The first time McElhenney and Reynolds appeared together was to talk via Zoom to members of the Wrexham Supporters Trust (WST) in November 2020. As they put forward their case to take over from WST and become the new owners they readily admitted they knew nothing about football. Plus, there’s a consistency in how they’ve engaged with fans.

“They’ve always been direct and upfront from the start,” says Andy Gilpin a former member of WST and who sat in on that Zoom call. Back in the day, Gilpin reported on Wrexham for local and national media and is now an associate sports editor at the Daily Star. He’s also one of the people behind the Wrexham fanzine and podcast Fearless In Devotion, which recently interviewed their A-list owners. It was meant to last 15 minutes but ran to 40, and there’s a rare moment towards the end when they seem visibly annoyed that anyone would think they weren’t in this for the long run.

“It is a unique ownership model for a football club because it exists on brilliant marketing and PR.

It’s a world away from when Gilpin covered stories on a succession of questionable characters who tried to buy Wrexham, including a pornographer, a gangster and a disgraced former solicitor, until WST saved it from oblivion in 2011, before handing over the club to Reynolds and McElhenney.

“When WST ran the club everything had to be done by committee. And I can remember when Rob and Ryan came in, I went to Wrexham’s media guy and said ‘Who’s going to do their PR?’ And he said ‘Don’t worry, Rob and Ryan will do their own PR,” Gilpin recalls.

“It is a unique ownership model for a football club because it exists on brilliant marketing and PR."

“What really works is when Rob and Ryan freestyle it. If they decide that they see something on Twitter that they want to support, they don’t make a big song and dance, they just do it.

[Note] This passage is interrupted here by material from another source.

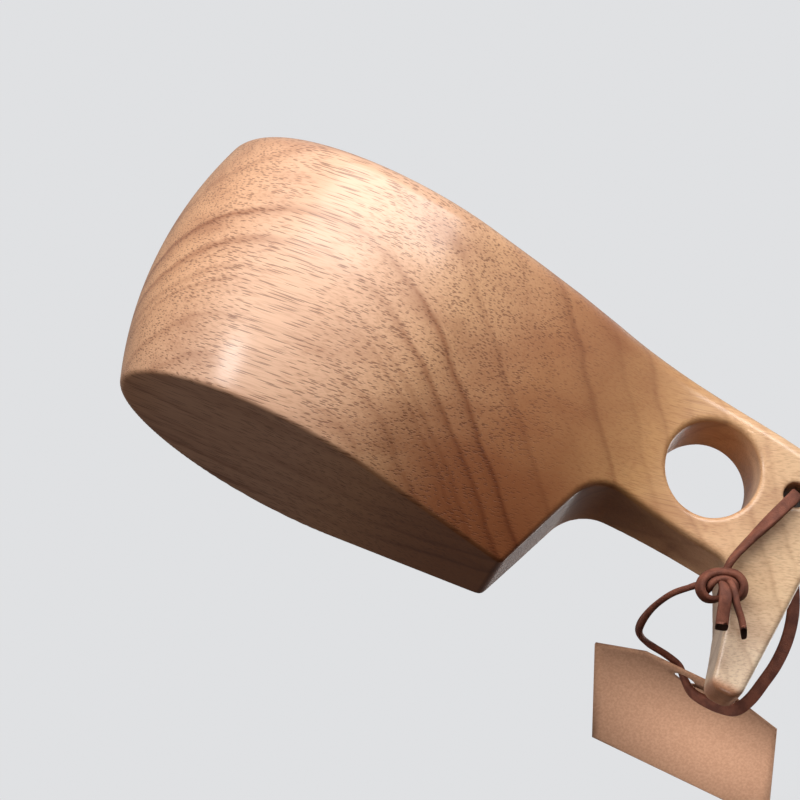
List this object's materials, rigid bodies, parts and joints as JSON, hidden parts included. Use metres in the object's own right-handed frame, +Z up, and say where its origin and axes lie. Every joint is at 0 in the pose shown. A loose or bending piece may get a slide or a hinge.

“There’s a guy called Aiden Stott who has cerebral palsy. Aiden set up a GoFundMe page because he needed a specially adapted bathroom. He’s also a big Wrexham fan. Rob and Ryan donated six grand to his fund. They didn’t announce it, didn’t make any fanfare.”

But, of course, people spotted it, and it became a story.

They also made a deliberately lo-fi ad to promote Wrexham shirt sponsors Ifor Williams Trailers, while also announcing they had formally become new owners.

Even though global brands like TikTok, Expedia, United Airlines and HP have all become sponsors since then, the Ifor Williams logo still adorns the team’s shorts.

They’ve managed to strike a balance between looking like the innocents abroad, and the smartest guys in the room. In acting they would probably call it rehearsed improvisation.


GOING STATESIDE 

Gilpin spent his summer following Wrexham on their tour of America. He got talking to Stateside sports fans and observes that “Their sport stars are absolutely untouchable. They earn millions, they live in big mansions, and the only thing you ever get to see or read about them is what they want to put out on their Instagram. You won’t meet them in the street.

“When US fans watched (the docuseries) Welcome to Wrexham they saw professional sports people who are accessible. You wouldn’t get LeBron James plastering his spare room but you see goalkeeper Rob Lainton doing exactly that. And I think it resonated.”

That’s not to say everything has worked. The club was clearly underprepared for the number of shirts people wanted to buy – demand continues to outstrip supply. The price of a kid’s Wrexham replica kit has also come in for criticism. 

And there will be other growing pains as the club’s fanbase expands.

But even if, as Gilpin says, this is a unique model of club ownership, that doesn’t mean other teams and owners can’t learn from the Wrexham experience.

Communications expert Chris Haynes is the owner of Gillespie Road Communications. He was previously Director of Communications for the England & Wales Cricket Board (ECB) and spent more than two decades at Sky Sports including 13 years as its PR Director.

“There are three things I consider important to the story of Wrexham,” he says. “It sometimes gets forgotten that for most football fans the game is about entertainment and belonging. Yes, at certain clubs there is that constant expectation for silverware such as Man City and Real Madrid but go lower down the leagues and the expectations change.

“Second is the danger of assuming, whatever the sport, that results are everything and reputation will follow.

“Thirdly, fans can smell hype and feel when something's not right. What’s been interesting about Wrexham’s journey so far is that sense of community and the authenticity in the communications from the people that who purchased the club. 

“I also think it’s interesting that the from very first post about the purchase of the club to recently hitting the million landmark on Instagram, they have shown a certain humour, humility, and self-deprecation, which is brilliant.

“They have prioritised specific platforms like TikTok, and Instagram, rather than what some other clubs have done around Facebook or their own website, they are creating engaging content that makes people interested and want to come back for more, follow the story, and, crucially, to follow the longer-term journey.”

Of course, no matter how good you are at storytelling, and they are very good, you can’t script a football match. But the way events have played out since they arrived - narrowly missing the playoffs, then narrowly missing the play-off final, and then finally securing promotion - they’ve been fortunate in being able to take fans, both old and new, on that journey to promotion with them.

“Wrexham feels like that perfect marriage of entertainment, belonging and integrity – which is what all true sports stories should be.”

But what has most impressed Haynes, aside from growing a sizeable fanbase in America from scratch, is what they’ve done to reinvigorate the town.

“You get a virtuous circle of increasing attendance, increase in commercial opportunity, the club’s promotion, and reinvestment into the club, which should allow for sustained growth of the club through the divisions, all done with integrity.”

Or as one Wrexham fan said to me before their recent match at AFC Wimbledon, “These owners have done more for the town of Wrexham in three years than any public body has done in my lifetime.”

The second season of Welcome to Wrexham launched on September 12 and, as Gilpin explained, continue to build on telling a wider story about the town and its people “including Millie Tipping, a teenage fan who has autism, and the Miners’ Rescue Station, which is a beautiful brick building in Wrexham, that fell into disrepair.”

Wrexham began this season as favourites to win promotion from League Two. But even if they fail on the pitch, Haynes says they’ve already won.

“I love the fact that to me Wrexham feels like that perfect marriage of entertainment, belonging and integrity – which is what all true sports stories should be.”